And… due to my schedule, I decided to pull something out of my records from school. And while it was a class about prophets and we were required to look at a prophet–this is my favorite verse in the whole Book 🙂

Here you go!

The final form of these verses is what is regarded as Scripture and therefore will be the focus of this study.  Verse 40:21 begins with the following rhetorical questions: Do you not know? Have you not heard? Has it not been told, announced or reported from the beginning to you?

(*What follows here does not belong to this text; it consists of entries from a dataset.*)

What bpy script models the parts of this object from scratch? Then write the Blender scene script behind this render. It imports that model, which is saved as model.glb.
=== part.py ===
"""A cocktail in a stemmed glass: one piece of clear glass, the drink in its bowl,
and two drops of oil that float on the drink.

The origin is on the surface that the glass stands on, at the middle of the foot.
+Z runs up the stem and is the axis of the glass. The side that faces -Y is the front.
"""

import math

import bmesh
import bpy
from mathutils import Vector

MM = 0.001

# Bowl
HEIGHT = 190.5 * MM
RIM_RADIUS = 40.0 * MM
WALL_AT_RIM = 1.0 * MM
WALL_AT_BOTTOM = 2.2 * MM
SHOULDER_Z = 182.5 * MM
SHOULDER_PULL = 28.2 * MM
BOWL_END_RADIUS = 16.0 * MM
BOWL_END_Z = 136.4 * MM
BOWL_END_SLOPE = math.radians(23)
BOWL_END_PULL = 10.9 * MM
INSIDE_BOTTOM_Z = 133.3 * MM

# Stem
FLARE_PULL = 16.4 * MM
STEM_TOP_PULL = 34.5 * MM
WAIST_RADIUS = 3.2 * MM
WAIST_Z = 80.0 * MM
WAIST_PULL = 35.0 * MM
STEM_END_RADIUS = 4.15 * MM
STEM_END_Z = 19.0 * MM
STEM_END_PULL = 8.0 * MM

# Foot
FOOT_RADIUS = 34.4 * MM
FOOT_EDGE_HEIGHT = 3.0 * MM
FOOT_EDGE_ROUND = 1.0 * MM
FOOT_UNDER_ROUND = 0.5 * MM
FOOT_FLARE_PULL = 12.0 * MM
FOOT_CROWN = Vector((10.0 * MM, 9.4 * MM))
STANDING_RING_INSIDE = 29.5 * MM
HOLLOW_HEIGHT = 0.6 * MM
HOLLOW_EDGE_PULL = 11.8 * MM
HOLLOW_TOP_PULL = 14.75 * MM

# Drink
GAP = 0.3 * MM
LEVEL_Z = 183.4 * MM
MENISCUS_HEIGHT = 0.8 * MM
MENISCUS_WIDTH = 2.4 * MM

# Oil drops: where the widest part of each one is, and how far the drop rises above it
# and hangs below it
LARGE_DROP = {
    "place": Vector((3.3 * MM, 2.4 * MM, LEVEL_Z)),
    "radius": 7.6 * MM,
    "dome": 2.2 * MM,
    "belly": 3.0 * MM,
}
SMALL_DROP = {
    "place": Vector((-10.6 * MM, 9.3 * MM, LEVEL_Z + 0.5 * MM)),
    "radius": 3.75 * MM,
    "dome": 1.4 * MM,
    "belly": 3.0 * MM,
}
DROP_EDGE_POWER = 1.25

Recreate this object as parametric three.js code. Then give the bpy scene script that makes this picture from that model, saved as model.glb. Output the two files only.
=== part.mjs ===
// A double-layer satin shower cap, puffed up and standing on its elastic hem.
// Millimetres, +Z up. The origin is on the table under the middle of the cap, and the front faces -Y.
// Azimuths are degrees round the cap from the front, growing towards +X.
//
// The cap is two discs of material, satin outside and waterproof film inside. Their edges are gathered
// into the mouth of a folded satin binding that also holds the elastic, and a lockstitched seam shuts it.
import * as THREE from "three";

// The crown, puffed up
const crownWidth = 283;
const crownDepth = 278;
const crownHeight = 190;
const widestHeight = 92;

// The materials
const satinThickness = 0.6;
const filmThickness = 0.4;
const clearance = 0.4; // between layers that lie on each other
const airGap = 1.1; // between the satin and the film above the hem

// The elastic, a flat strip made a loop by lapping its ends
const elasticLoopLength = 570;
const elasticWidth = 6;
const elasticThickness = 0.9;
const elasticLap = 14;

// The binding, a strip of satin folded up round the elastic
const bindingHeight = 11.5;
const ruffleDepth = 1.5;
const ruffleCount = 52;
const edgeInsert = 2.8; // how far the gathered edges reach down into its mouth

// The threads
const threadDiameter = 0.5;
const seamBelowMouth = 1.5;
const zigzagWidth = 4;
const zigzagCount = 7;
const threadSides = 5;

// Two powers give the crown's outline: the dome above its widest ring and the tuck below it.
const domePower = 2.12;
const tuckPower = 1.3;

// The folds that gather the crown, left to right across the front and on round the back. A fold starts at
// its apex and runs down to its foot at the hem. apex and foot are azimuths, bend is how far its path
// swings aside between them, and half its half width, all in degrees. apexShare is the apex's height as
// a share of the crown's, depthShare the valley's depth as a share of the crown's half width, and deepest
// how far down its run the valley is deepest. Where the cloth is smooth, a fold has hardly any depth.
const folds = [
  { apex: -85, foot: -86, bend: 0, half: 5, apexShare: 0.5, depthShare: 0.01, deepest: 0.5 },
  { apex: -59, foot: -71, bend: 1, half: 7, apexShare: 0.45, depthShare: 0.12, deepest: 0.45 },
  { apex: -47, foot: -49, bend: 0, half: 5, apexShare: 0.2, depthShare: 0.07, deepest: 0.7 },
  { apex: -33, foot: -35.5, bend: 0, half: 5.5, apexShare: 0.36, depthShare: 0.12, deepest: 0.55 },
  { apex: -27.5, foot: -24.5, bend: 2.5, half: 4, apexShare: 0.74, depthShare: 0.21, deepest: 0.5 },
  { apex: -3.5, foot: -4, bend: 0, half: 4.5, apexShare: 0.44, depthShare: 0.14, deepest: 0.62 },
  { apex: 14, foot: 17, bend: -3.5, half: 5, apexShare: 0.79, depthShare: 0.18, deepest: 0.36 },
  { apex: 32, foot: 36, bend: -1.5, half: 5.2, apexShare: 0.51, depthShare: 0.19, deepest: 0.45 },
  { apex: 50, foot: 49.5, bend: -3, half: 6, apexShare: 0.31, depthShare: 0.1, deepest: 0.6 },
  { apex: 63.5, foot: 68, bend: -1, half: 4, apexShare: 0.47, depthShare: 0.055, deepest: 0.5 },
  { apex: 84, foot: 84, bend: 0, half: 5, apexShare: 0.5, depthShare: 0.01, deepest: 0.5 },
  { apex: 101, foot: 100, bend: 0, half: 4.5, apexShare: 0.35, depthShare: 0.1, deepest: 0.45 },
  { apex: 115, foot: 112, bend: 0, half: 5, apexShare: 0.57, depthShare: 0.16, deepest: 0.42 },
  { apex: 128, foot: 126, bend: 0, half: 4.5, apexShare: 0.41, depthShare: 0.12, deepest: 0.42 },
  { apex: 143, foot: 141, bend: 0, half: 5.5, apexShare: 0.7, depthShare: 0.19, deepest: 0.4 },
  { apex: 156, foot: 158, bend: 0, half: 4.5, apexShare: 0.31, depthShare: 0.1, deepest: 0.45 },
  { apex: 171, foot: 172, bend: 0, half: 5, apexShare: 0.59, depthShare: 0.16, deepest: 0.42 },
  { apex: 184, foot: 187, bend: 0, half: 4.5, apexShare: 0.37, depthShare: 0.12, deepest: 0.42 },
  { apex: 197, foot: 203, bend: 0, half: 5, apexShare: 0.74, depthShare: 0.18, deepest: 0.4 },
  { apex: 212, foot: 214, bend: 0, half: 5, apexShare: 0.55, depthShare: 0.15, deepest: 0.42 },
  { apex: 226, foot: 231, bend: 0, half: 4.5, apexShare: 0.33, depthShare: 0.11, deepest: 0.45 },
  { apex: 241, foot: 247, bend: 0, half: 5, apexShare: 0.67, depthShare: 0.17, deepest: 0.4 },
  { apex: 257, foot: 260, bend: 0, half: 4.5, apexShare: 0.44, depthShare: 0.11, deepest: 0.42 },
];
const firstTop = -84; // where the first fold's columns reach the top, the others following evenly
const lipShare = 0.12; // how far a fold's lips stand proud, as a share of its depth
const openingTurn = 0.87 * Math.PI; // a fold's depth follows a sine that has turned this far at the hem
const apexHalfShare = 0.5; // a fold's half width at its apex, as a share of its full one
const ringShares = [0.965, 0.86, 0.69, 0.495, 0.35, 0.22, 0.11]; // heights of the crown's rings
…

Have you not understood from the foundations of the earth? (1)  This verse parallels the section beginning just before in verse 12 asking similar questions in a similar fashion.  It appears as thought the prophet (Isaiah or otherwise) is pointing out things that the people of Israel should know or have been told in the past.  Brown, Driver and Briggs indicates that the word in Hebrew (hâlō’) invites an affirmative answer to the questions in the text. (2)  “The prophet asks these questions of the exiles with a sense of disbelief.  They ought to know very well the prohibition on images of God and the reality of God’s power.” (3) Though more rhetorical questions appear in verse 25, they do not use the same words to ask of the listener but do incorporate the same theme as earlier discussed.  However, in review of the third set of questions in verse 28, the words appear almost verbatim as compared to verse 21, connecting the verses and their understandings of the nature of God.  Additionally, the Hebrew term ro’sh used in verse 21 (sometimes translating as head or “foundation” (4)) points to the God of Creation as it is the same Hebrew root that described God’s redemptive work within the biblical text.  “DI (Deutro-Isaiah) understood God’s control of the universe in the light of the Exodus from Egypt.  Yet he seems to go further back than the days of Moses…Thereby he implied that God’s gift of land to Israel, theologically speaking, was one with creation of the world.” (5) The opening verse of this passage strongly describes and directs the listener to the theme Isaiah is going to gradually build.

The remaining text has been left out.